### Description of the task
Can you print every record below exactly as written?
________________
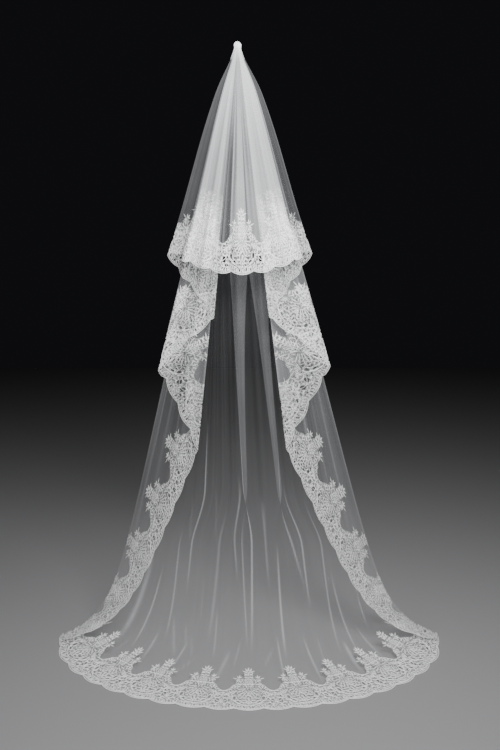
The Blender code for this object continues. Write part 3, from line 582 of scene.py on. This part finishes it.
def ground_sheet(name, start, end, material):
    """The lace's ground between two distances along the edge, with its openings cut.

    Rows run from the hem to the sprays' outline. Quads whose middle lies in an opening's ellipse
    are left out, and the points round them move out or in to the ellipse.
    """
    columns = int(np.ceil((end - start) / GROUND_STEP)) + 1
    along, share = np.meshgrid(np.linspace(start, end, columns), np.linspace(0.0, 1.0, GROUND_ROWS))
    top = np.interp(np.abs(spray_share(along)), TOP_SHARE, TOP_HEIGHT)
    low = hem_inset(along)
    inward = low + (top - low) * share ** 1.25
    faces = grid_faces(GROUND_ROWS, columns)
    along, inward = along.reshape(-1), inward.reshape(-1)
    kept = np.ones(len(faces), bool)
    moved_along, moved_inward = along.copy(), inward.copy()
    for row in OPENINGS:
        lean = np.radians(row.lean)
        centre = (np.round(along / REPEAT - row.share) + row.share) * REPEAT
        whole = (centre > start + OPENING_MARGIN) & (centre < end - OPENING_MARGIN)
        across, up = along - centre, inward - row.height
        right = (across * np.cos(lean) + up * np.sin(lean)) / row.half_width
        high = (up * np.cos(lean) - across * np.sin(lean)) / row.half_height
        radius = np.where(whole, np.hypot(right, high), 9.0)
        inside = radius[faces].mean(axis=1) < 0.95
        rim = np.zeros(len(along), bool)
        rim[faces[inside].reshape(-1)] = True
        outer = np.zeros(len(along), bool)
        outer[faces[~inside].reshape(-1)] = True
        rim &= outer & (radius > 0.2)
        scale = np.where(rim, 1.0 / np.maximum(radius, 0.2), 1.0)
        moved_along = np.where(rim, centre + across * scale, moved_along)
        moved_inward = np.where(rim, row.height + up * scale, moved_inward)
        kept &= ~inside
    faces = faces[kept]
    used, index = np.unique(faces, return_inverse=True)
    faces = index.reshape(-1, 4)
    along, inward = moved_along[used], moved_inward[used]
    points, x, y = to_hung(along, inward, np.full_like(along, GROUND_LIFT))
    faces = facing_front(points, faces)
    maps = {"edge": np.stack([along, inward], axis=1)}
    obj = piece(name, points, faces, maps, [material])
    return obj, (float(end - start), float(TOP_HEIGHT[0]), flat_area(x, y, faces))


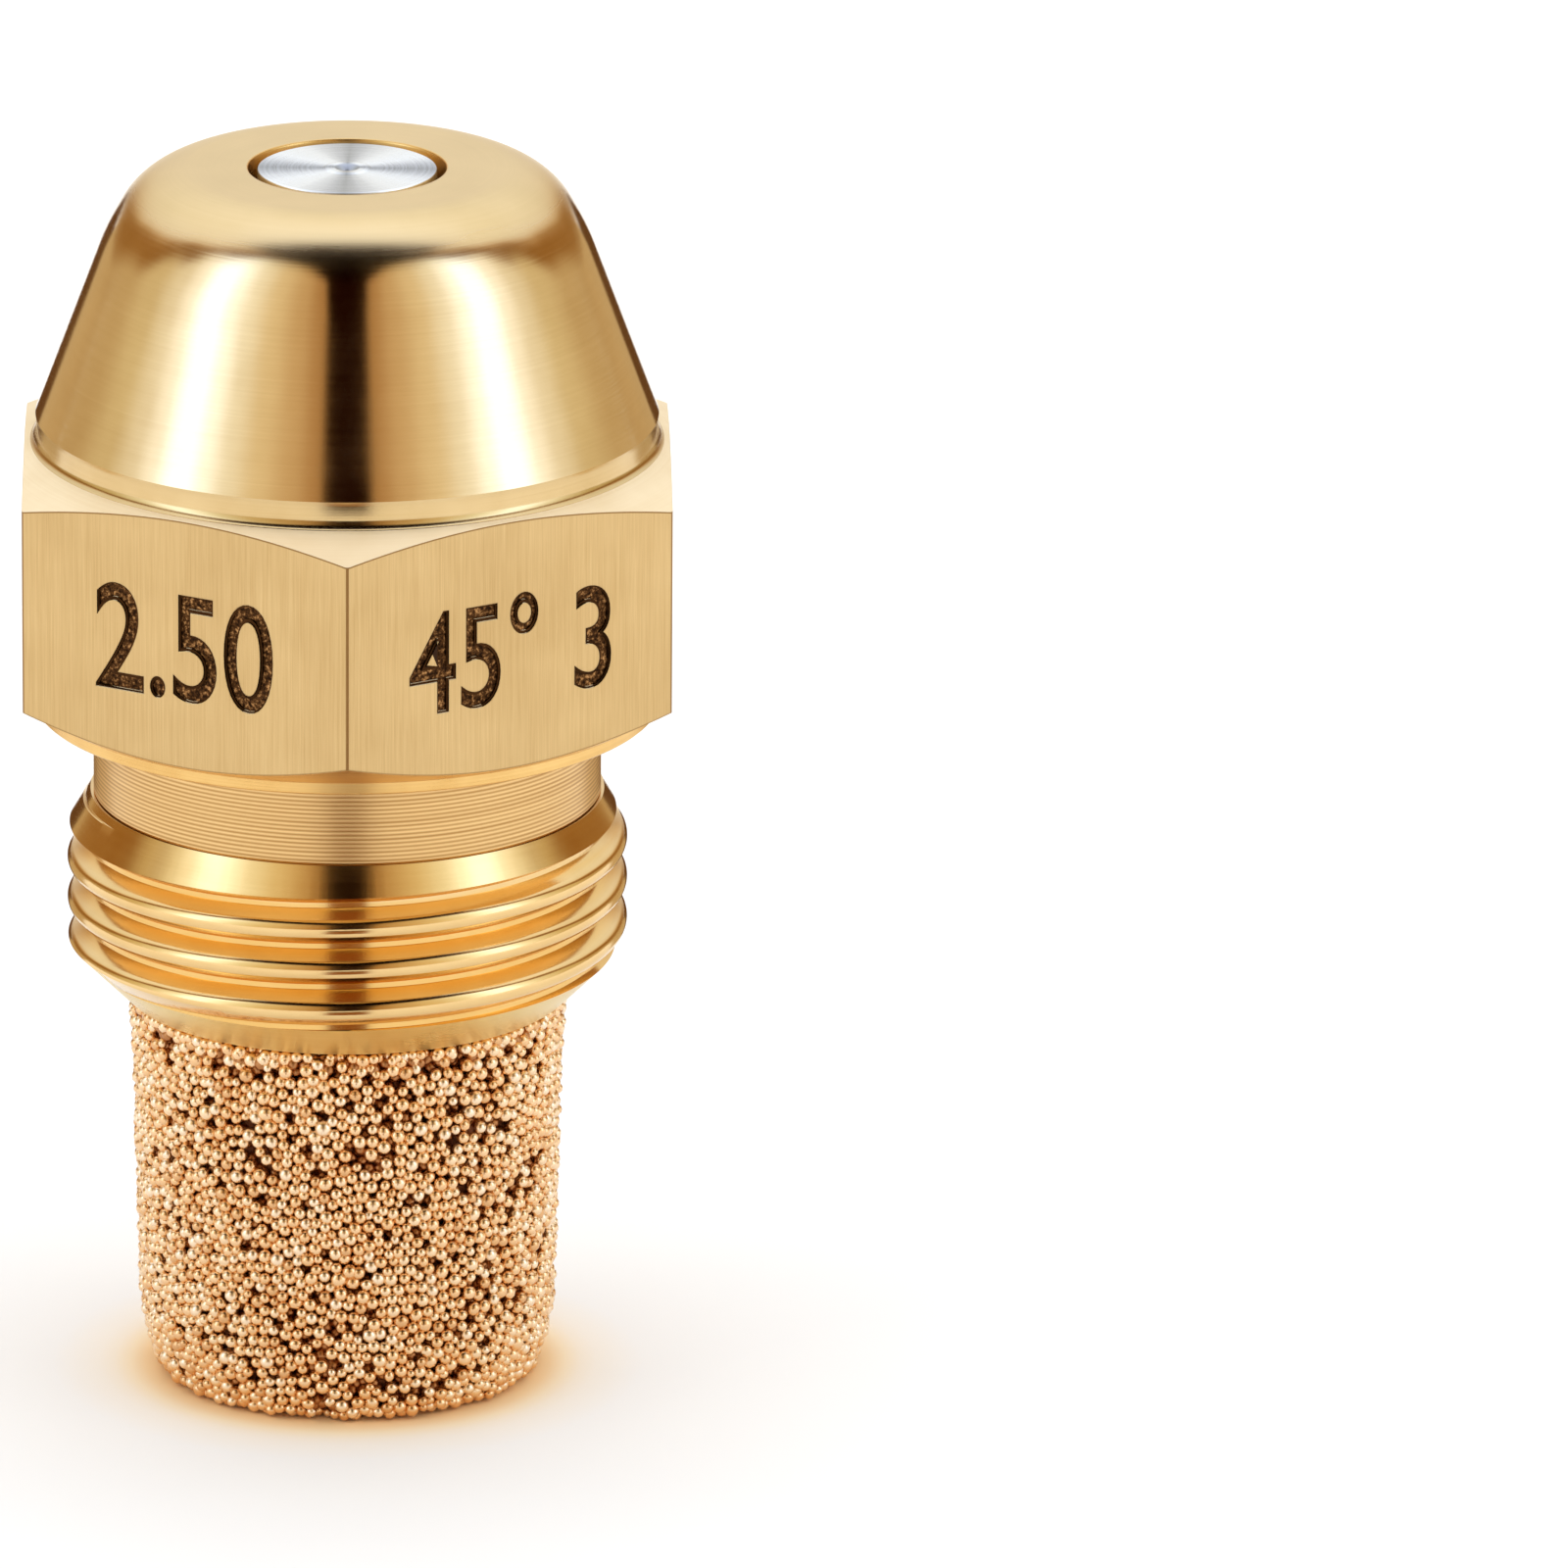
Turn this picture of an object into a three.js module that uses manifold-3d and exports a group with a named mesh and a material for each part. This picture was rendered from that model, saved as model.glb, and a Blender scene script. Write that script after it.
________________
### Response below
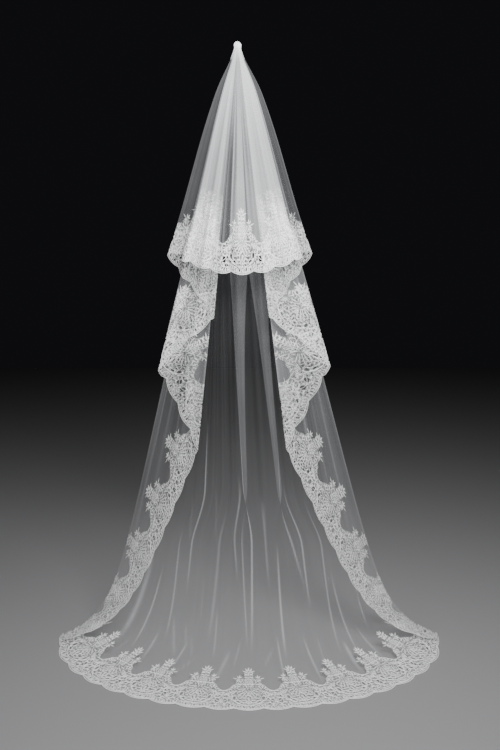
The Blender code for this object continues. Write part 3, from line 582 of scene.py on. This part finishes it.
def ground_sheet(name, start, end, material):
    """The lace's ground between two distances along the edge, with its openings cut.

    Rows run from the hem to the sprays' outline. Quads whose middle lies in an opening's ellipse
    are left out, and the points round them move out or in to the ellipse.
    """
    columns = int(np.ceil((end - start) / GROUND_STEP)) + 1
    along, share = np.meshgrid(np.linspace(start, end, columns), np.linspace(0.0, 1.0, GROUND_ROWS))
    top = np.interp(np.abs(spray_share(along)), TOP_SHARE, TOP_HEIGHT)
    low = hem_inset(along)
    inward = low + (top - low) * share ** 1.25
    faces = grid_faces(GROUND_ROWS, columns)
    along, inward = along.reshape(-1), inward.reshape(-1)
    kept = np.ones(len(faces), bool)
    moved_along, moved_inward = along.copy(), inward.copy()
    for row in OPENINGS:
        lean = np.radians(row.lean)
        centre = (np.round(along / REPEAT - row.share) + row.share) * REPEAT
        whole = (centre > start + OPENING_MARGIN) & (centre < end - OPENING_MARGIN)
        across, up = along - centre, inward - row.height
        right = (across * np.cos(lean) + up * np.sin(lean)) / row.half_width
        high = (up * np.cos(lean) - across * np.sin(lean)) / row.half_height
        radius = np.where(whole, np.hypot(right, high), 9.0)
        inside = radius[faces].mean(axis=1) < 0.95
        rim = np.zeros(len(along), bool)
        rim[faces[inside].reshape(-1)] = True
        outer = np.zeros(len(along), bool)
        outer[faces[~inside].reshape(-1)] = True
        rim &= outer & (radius > 0.2)
        scale = np.where(rim, 1.0 / np.maximum(radius, 0.2), 1.0)
        moved_along = np.where(rim, centre + across * scale, moved_along)
        moved_inward = np.where(rim, row.height + up * scale, moved_inward)
        kept &= ~inside
    faces = faces[kept]
    used, index = np.unique(faces, return_inverse=True)
    faces = index.reshape(-1, 4)
    along, inward = moved_along[used], moved_inward[used]
    points, x, y = to_hung(along, inward, np.full_like(along, GROUND_LIFT))
    faces = facing_front(points, faces)
    maps = {"edge": np.stack([along, inward], axis=1)}
    obj = piece(name, points, faces, maps, [material])
    return obj, (float(end - start), float(TOP_HEIGHT[0]), flat_area(x, y, faces))


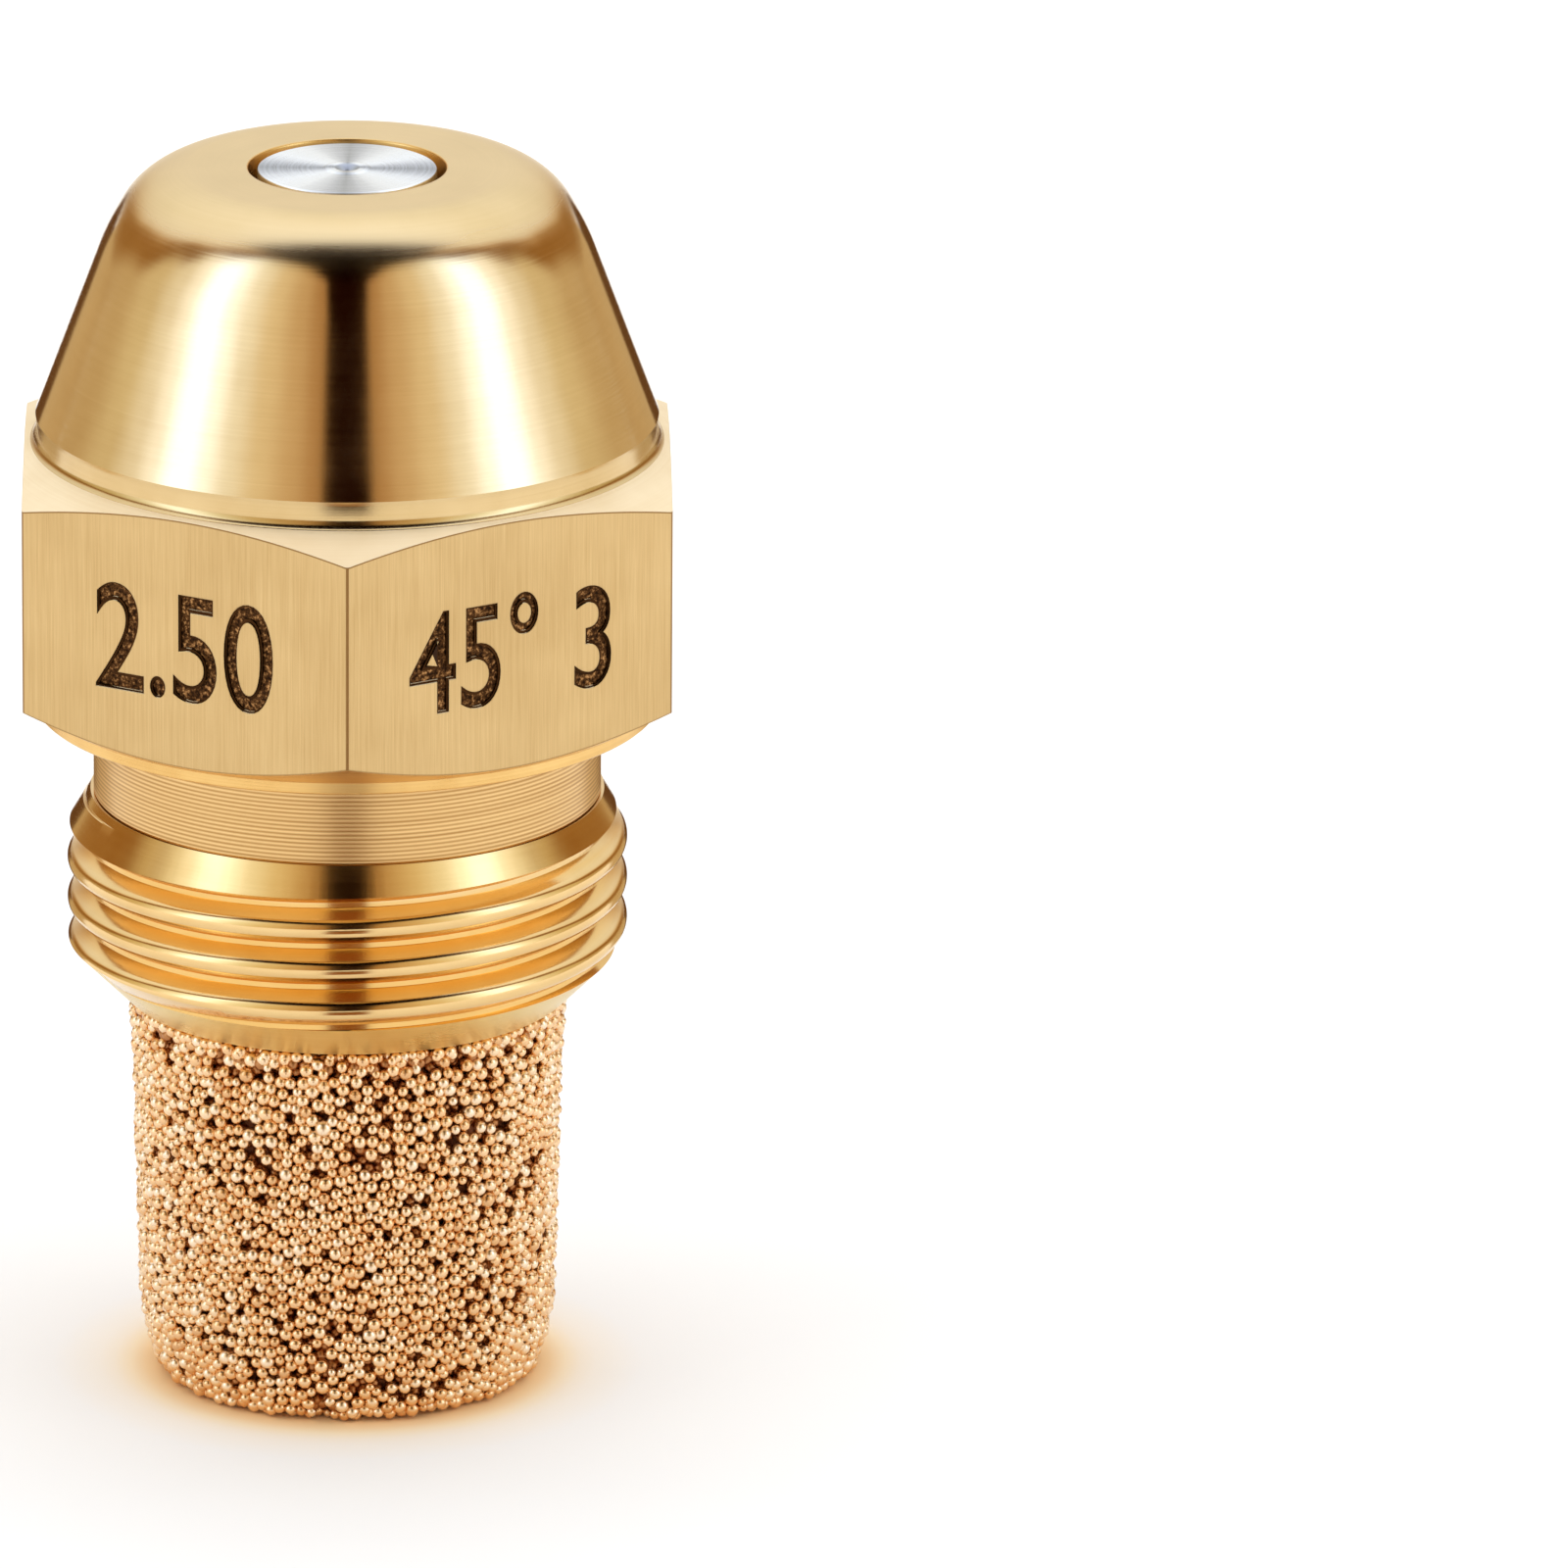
Turn this picture of an object into a three.js module that uses manifold-3d and exports a group with a named mesh and a material for each part. This picture was rendered from that model, saved as model.glb, and a Blender scene script. Write that script after it.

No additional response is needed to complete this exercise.